On August 21, 2018, the California Court of Appeal heard the oral argument for the appeal. It was incorrectly reported that Sony Music had conceded that the three songs "Breaking News", "Keep Your Head Up" and "Monster" were indeed performed by an impersonator, Jason Malachi, and not Jackson. However, Sony's lawyer Zia Modabber stated that "no one has conceded that Michael Jackson did not sing the songs". On July 6, 2022, Jackson's estate and Sony Music removed the song from streaming services Spotify and Apple Music amid allegations that the vocals are not Jackson's.

==Background and release==
"Monster" was allegedly written by Michael Jackson, Eddie Cascio, and James Porte, with the rapping segment written by Curtis Jackson.

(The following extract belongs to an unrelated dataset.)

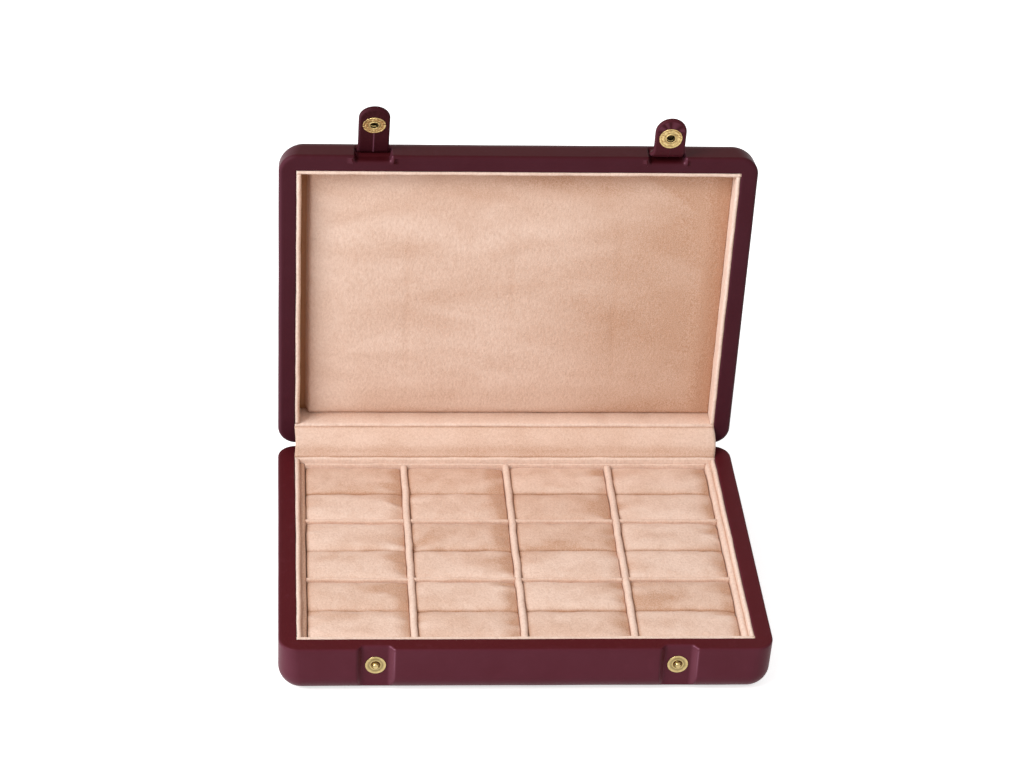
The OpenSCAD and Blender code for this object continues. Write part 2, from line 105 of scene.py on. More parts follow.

Jackson allegedly recorded the songs in 2007 while he was living with the Cascio family in New Jersey. Other tracks recorded during that time include "Breaking News" and "Keep Your Head Up", as well as "All I Need", "All Right" (aka "Everything's Just Fine"), "Black Widow", "Burn Tonight", "Fall in Love" (aka "Let Me Fall in Love"), "Soldier Boy", "Ready 2 Win", "Stay" and "Water". 50 Cent did not record together with Jackson physically; after Jackson's death, he received a call to come into the studio and perform his portion of the track. Once in the studio, the rapper worked with producer Teddy Riley on the song.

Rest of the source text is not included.